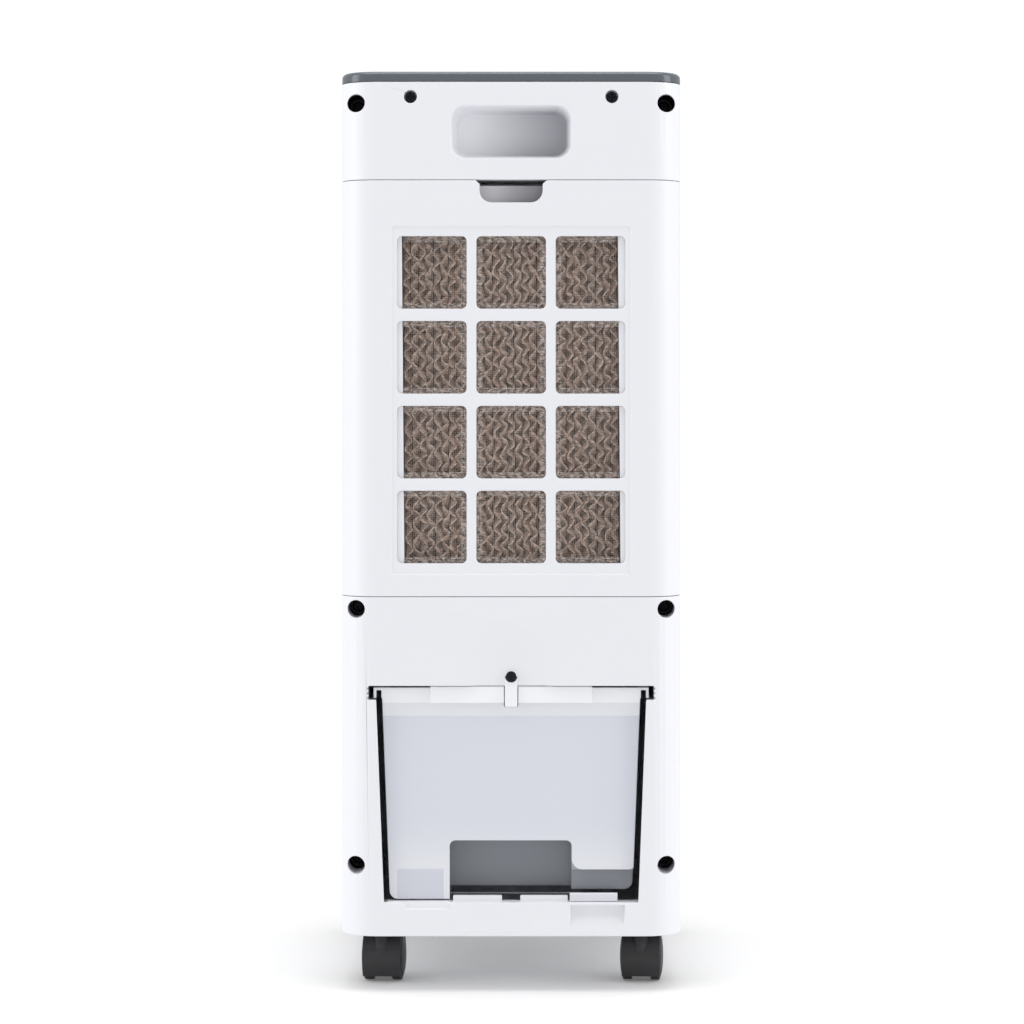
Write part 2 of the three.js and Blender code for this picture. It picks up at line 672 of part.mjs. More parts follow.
// ---------------------------------------------------------------- filter cover and its dust net
const NOTCH = { mouth: 26.5, half: 22.4, shoulder: 574, bottom: 560.9, radius: 8.5, wall: 129.8 };
function thumbNotch() {
  const { mouth, half, shoulder, bottom, radius } = NOTCH;
  const top = FRAME_Z1 + PAST;
  const shape = new THREE.Shape();
  shape.moveTo(-half + radius, bottom);
  shape.absarc(half - radius, bottom + radius, radius, -Math.PI / 2, 0, false);
  shape.lineTo(half, shoulder);
  shape.lineTo(mouth, top);
  shape.lineTo(-mouth, top);
  shape.lineTo(-half, shoulder);
  shape.absarc(-half + radius, bottom + radius, radius, Math.PI, 1.5 * Math.PI, false);
  return shape;
}

function filterCover() {
  const lip = 6;
  const start = BAY_Y + 2 * GAP;
  const tray = cut(
    alongZ(endPlan(1, start, 0), FRAME_Z0, FRAME_Z1),
    alongZ(endPlan(1, start - PAST, WALL), FRAME_Z0 + WALL, FRAME_Z1 - WALL),
    alongZ(endPlan(1, start - PAST, WALL + lip), FRAME_Z0 - PAST, FRAME_Z1 + PAST),
  );
  const pocket = cut(
    box(-29, 29, NOTCH.wall - 2.2, REAR - 1, 556, FRAME_Z1 - WALL + 0.1),
    box(-26.8, 26.8, NOTCH.wall, REAR + PAST, 558.2, FRAME_Z1 - WALL),
  );
  const catchSlot = polygon([
    [-NOTCH.half, NOTCH.shoulder - 0.6],
    [NOTCH.half, NOTCH.shoulder - 0.6],
    [NOTCH.half, NOTCH.shoulder],
    [NOTCH.mouth, FRAME_Z1 + PAST],
    [-NOTCH.mouth, FRAME_Z1 + PAST],
    [-NOTCH.half, NOTCH.shoulder],
  ]);
  const rail = (x) => box(x - 1, x + 1, 128.4, REAR - 1, 300, 542);
  const windows = [];
  for (let column = -1; column <= 1; column++) {
    for (let row = 0; row < 4; row++) {
      const x = column * WINDOW.pitchX;
      const z = WINDOW.z0 + row * WINDOW.pitchZ;
      const halfW = WINDOW.width / 2;
      const halfH = WINDOW.height / 2;
      const hole = roundedRectangle(x - halfW, x + halfW, z - halfH, z + halfH, WINDOW.radius);
      windows.push(alongY(hole, REAR - WALL - PAST, REAR + PAST, 2));
    }
  }
  const { halfWidth, z0, z1, depth } = FIELD;
  const field = roundedRectangle(-halfWidth, halfWidth, z0, z1, 2);
  return cut(
    join(tray, pocket, rail(-85.2), rail(85.2)),
    ...windows,
    alongY(field, REAR - depth, REAR + PAST, 1),
    alongY(thumbNotch(), NOTCH.wall, REAR + PAST, 3),
    alongY(catchSlot, 110, NOTCH.wall + PAST),
  );
}
add("filter_cover", filterCover(), WHITE);

function dustNet() {
  const border = 2.5;
  const [x, z0, z1] = [83, 299, 543];
  return cut(
    box(-x, x, 129, 131, z0, z1),
    box(-x + border, x - border, 128, 129.6, z0 + border, z1 - border),
    box(-x + border, x - border, 130.4, 132, z0 + border, z1 - border),
  );
}
add("dust_net", dustNet(), NYLON);

// ---------------------------------------------------------------- cooling pad and its water path
function padCarrier() {
  const { halfWidth, z0, z1, y0, y1 } = CARRIER;
  const inner = PAD.halfWidth + 0.6;
  return cut(
    box(-halfWidth, halfWidth, y0, y1, z0, z1),
    box(-inner, inner, y0 - PAST, y1 + PAST, PAD.z0 - 0.4, PAD.z1 + 0.4),
  );
}
add("pad_carrier", padCarrier(), WHITE);
add("cooling_pad", box(-PAD.halfWidth, PAD.halfWidth, PAD.y0, PAD.y1, PAD.z0, PAD.z1), KRAFT);

const TROUGH = { halfWidth: 83.5, y0: 99, y1: 126, z0: CARRIER.z1 + 0.6, z1: 558 };
function waterDistributor() {
  const { halfWidth, y0, y1, z0, z1 } = TROUGH;
  const holes = [];
  for (let x = -60; x <= 60; x += 20) {
    holes.push(alongZ(circle(x, (y0 + y1) / 2, 1.5), z0 - PAST, z1, 2));
  }
  return cut(
    box(-halfWidth, halfWidth, y0, y1, z0, z1),
    box(-halfWidth + 2, halfWidth - 2, y0 + 2, y1 - 2, z0 + 2, z1 + PAST),
    ...holes,
  );
}
add("water_distributor", waterDistributor(), WHITE);

function dividerTray() {
  const rail = OPENING.slotZ0 - 0.3;
  const plateZ = 219;
  const outline = polygon([
    [-104, rail - 2.5],
    [-96.5, rail - 2.5],
    [-96.5, rail],
    [-101.6, rail],
    [-101.6, plateZ],
    [101.6, plateZ],
    [101.6, rail],
    [96.5, rail],
    [96.5, rail - 2.5],
    [104, rail - 2.5],
    [104, plateZ + WALL],
    [-104, plateZ + WALL],
  ]);
  return cut(
    join(alongY(outline, -104, 132.6), box(-57.5, 57.5, 126.4, 128.6, 196, plateZ + 1)),
    box(-60, 40, 84, 108, 210, 240),
    alongZ(circle(HOSE_DOWN.x, HOSE_DOWN.y, 5.5), 210, 240, 5),
    box(-6, 6, 121, 135, 210, 240),
  );
}
add("divider_tray", dividerTray(), WHITE);

// ---------------------------------------------------------------- water tank
function tankProfile(inset, top) {
  const radius = 6 - inset;
  const lean = (TANK_TOP_HALF - TANK_LOW_HALF) / (RIM.z1 - FOOT.z);
  const halfAt = (z) => TANK_LOW_HALF + lean * (z - FOOT.z) - inset;
  const footZ = FOOT.z + inset;
  const floorZ = TANK_FLOOR + inset;
  const shape = new THREE.Shape();
  shape.moveTo(FOOT.x0 + inset, footZ);
  shape.lineTo(halfAt(footZ) - radius, footZ);
  shape.absarc(halfAt(footZ) - radius, footZ + radius, radius, -Math.PI / 2, 0, false);
  shape.lineTo(halfAt(top), top);
  shape.lineTo(-halfAt(top), top);
  shape.absarc(-halfAt(floorZ) + radius, floorZ + radius, radius, Math.PI, 1.5 * Math.PI, false);
  shape.lineTo(FOOT.x0 + inset, floorZ);
  return shape;
}

// The hollows under the rear wall: a hand grip in the middle and a step on the right.
function tankRecess(grow) {
  const below = FOOT.z - 5;
  const grip = roundedRectangle(GRIP.x0 - grow, GRIP.x1 + grow, below, GRIP.z + grow, 4);
  const step = roundedRectangle(-SIDE, GRIP.x0 + 8, below, STEP.z + grow, 4);
  return join(
    alongY(grip, GRIP.y - grow, REAR, 3),
    alongY(step, STEP.y - grow, REAR, 3),
  );
}

function waterTank() {
  const top = RIM.z1;
  const inside = cut(
    alongY(tankProfile(TANK_WALL, top + PAST), TANK_FRONT + TANK_WALL, TANK_REAR - TANK_WALL, 3),
    tankRecess(TANK_WALL),
  );
  const rim = cut(
    box(-RIM.halfWidth, RIM.halfWidth, RIM.front, TANK_REAR, RIM.z0, RIM.z1),
    box(-RIM.halfWidth + RIM.lip, -TANK_TOP_HALF - 0.2, RIM.front - PAST, REAR, 0, RIM.z1 - 2),
    box(TANK_TOP_HALF + 0.2, RIM.halfWidth - RIM.lip, RIM.front - PAST, REAR, 0, RIM.z1 - 2),
  );
  const plate = box(-PLATE.halfWidth, PLATE.halfWidth, TANK_REAR - 1, PLATE.y, PLATE.z0, PLATE.z1);
  const body = cut(alongY(tankProfile(0, top), TANK_FRONT, TANK_REAR, 3), tankRecess(0));
  const slot = LATCH.halfWidth + 0.5;
  const tail = LATCH.z - LATCH.tail - 0.5;
  return cut(join(body, rim, plate), inside, box(-slot, slot, 125, REAR, tail, 230));
}
add("water_tank", waterTank(), CLOUDY);

function tankLatch() {
  const { z, halfWidth, tail, corner, y0, y1 } = LATCH;
  const outline = new THREE.Shape();
  const bottom = z - tail + corner;
  outline.moveTo(-halfWidth + corner, bottom - corner);
  outline.absarc(halfWidth - corner, bottom, corner, -Math.PI / 2, 0, false);
  outline.absarc(0, z, halfWidth, 0, Math.PI, false);
  outline.absarc(-halfWidth + corner, bottom, corner, Math.PI, 1.5 * Math.PI, false);
  const hole = alongY(circle(0, z, LATCH_SCREW.shank + 0.5), 130, REAR, 3);
  return cut(alongY(outline, y0, y1, 4), hole);
}
add("tank_latch", tankLatch(), WHITE);

add(
  "latch_screw",
  join(
    alongY(circle(0, LATCH.z, LATCH_SCREW.head), 138.9, REAR - 0.1, 6),
    alongY(circle(0, LATCH.z, LATCH_SCREW.shank), 126, 139, 3),
  ),
  BLACK,
);

// ---------------------------------------------------------------- pump and hose
const PUMP = { x0: 48.5, x1: 81, y0: 90, y1: 128, z0: 68.3, z1: 85 };
function pump() {
  const { x0, x1, y0, y1, z0, z1 } = PUMP;
  return join(
    alongZ(roundedRectangle(x0, x1, y0, y1, 5), z0, z1, 3),
    alongZ(circle(HOSE_DOWN.x, HOSE_DOWN.y, 6), z1 - 1, z1 + 4, 5),
    box(58, 72, 123.5, 126, z1 - 1, 218.6),
  );
}
add("pump", pump(), BLACK);

function pumpHose() {
  const route = new THREE.CatmullRomCurve3([
    new THREE.Vector3(HOSE_DOWN.x, HOSE_DOWN.y, PUMP.z1 + 4.4),
    new THREE.Vector3(HOSE_DOWN.x, HOSE_DOWN.y, 160),
    new THREE.Vector3(HOSE_DOWN.x, HOSE_DOWN.y, 232),
    new THREE.Vector3(HOSE_DOWN.x + 8, HOSE_DOWN.y, 248),
    new THREE.Vector3(HOSE_UP.x - 4, HOSE_UP.y, 260),
    new THREE.Vector3(HOSE_UP.x, HOSE_UP.y, 276),
    new THREE.Vector3(HOSE_UP.x, HOSE_UP.y, 400),
    new THREE.Vector3(HOSE_UP.x, HOSE_UP.y, 534),
    new THREE.Vector3(HOSE_UP.x - 1, HOSE_UP.y, 546),
    new THREE.Vector3(TROUGH.halfWidth + 2.4, HOSE_UP.y, 550),
  ]);
  const section = new THREE.Shape();
  section.absarc(0, 0, HOSE_RADIUS, 0, 2 * Math.PI, false);
  return toSolid(
    new THREE.ExtrudeGeometry(section, { extrudePath: route, steps: 22, curveSegments: 4 }),
  );
}
add("pump_hose", pumpHose(), SILICONE);

// ---------------------------------------------------------------- twin-wheel casters
const WHEEL = { radius: 17.5, inner: 7, outer: 13.2, shoulder: 14.6, dome: 15.9, bore: 2.9 };
const HOOD = { radius: 19.3, half: 13.8, web: 6.6, cavity: 18.3, skirt: 4.4 };
const HOOD_CONE = { top: 5.6, bottom: 4.2, height: 20, z: 31.4 };

// Drawn with its swivel axis on Z and its axle trailing towards -Y.
function casterHood() {
  const y = -CASTER.trail;
  const z = WHEEL.radius;
  const drum = alongX(circle(y, z, HOOD.radius), -HOOD.half, HOOD.half, 16);
  const cavity = (x0, x1) => alongX(circle(y, z, HOOD.cavity), x0, x1, 16);
  const { top, bottom, height } = HOOD_CONE;
  const cone = toSolid(
    new THREE.CylinderGeometry(top, bottom, height, 12)
      .rotateX(Math.PI / 2)
      .translate(0, 0, HOOD_CONE.z),
  );
  return join(
    cut(
      join(drum, cone),
      cavity(-HOOD.half - 3, -HOOD.web),
      cavity(HOOD.web, HOOD.half + 3),
      box(-30, 30, -60, 30, -5, HOOD.skirt),
    ),
    alongX(circle(y, z, 2.5), 1 - WHEEL.outer, WHEEL.outer - 1, 4),
    alongZ(circle(0, 0, CASTER.stem), 41, 56, 4),
  );
}

function casterWheel(side) {
  const { radius, inner, outer, shoulder, dome, bore } = WHEEL;
  const profile = [
    [0.01, dome],
    [8, dome - 0.3],
    [13.5, shoulder],
    [radius - 0.6, outer],
    [radius, outer - 0.6],
    [radius, inner],
    [bore, inner],
    [bore, outer - 0.5],
    [0.01, outer - 0.5],
  ];
  const points = profile.map(([r, along]) => new THREE.Vector2(r < 0.1 ? 0 : r, along));
  const wheel = toSolid(new THREE.LatheGeometry([...points.reverse()], 20));
  const spin = new THREE.Matrix4().makeRotationZ((-side * Math.PI) / 2);
  const place = new THREE.Matrix4().makeTranslation(0, -CASTER.trail, WHEEL.radius);
  return wheel.transform(place.multiply(spin).elements);
}

const CASTERS = [
  ["rear_left", CASTER.x, CASTER.y, -5],
  ["rear_right", -CASTER.x, CASTER.y, -5],
  ["front_left", CASTER.x, -CASTER.y, 14],
  ["front_right", -CASTER.x, -CASTER.y, -10],
];
for (const [place, x, y, yaw] of CASTERS) {
  const caster = new THREE.Group();
  caster.position.set(x, y, 0);
  caster.rotation.z = THREE.MathUtils.degToRad(yaw);
  cooler.add(caster);
  add(`caster_hood_${place}`, casterHood(), DARK, caster);
  add(`wheel_${place}_a`, casterWheel(1), BLACK, caster);
  add(`wheel_${place}_b`, casterWheel(-1), BLACK, caster);
}

export default cooler;
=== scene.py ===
import json
import math
import random

import bpy
from mathutils import Matrix, Vector


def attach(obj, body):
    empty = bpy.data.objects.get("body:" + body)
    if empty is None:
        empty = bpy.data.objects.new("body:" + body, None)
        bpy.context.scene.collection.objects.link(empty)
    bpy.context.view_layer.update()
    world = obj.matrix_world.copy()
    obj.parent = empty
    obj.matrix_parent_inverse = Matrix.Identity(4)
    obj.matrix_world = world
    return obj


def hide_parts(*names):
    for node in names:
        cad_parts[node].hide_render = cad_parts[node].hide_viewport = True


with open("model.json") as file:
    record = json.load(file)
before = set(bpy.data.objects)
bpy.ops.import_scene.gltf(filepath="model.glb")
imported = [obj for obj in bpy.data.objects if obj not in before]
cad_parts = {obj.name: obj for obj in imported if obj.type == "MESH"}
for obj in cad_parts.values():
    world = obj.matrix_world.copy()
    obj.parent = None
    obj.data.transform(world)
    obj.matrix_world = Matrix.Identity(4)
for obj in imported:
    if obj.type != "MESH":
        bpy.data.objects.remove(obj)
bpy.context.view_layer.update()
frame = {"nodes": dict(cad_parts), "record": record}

# ---------------------------------------------------------------- camera
# A level camera looks at the rear of the cooler, a little above the middle of the cabinet.
# The lens is shifted down, so that the uprights stay parallel.
EYE_HEIGHT = 0.424
EYE_DISTANCE = 2.34
EYE_SIDE = -0.0006
LENS_MM = 109
SENSOR_MM = 36
bpy.ops.object.camera_add(
    location=(EYE_SIDE, EYE_DISTANCE, EYE_HEIGHT),
    rotation=(math.pi / 2, 0, math.pi),
)
camera = bpy.context.object
camera.data.sensor_width = SENSOR_MM
camera.data.lens = LENS_MM
camera.data.shift_y = -0.114
camera.data.clip_start = 0.05
bpy.context.scene.camera = camera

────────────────

**EXERCISE:**
Each line that holds the word "objects" is to be copied.

**CORRECT ANSWER:**
    empty = bpy.data.objects.get("body:" + body)
        empty = bpy.data.objects.new("body:" + body, None)
        bpy.context.scene.collection.objects.link(empty)
before = set(bpy.data.objects)
imported = [obj for obj in bpy.data.objects if obj not in before]
        bpy.data.objects.remove(obj)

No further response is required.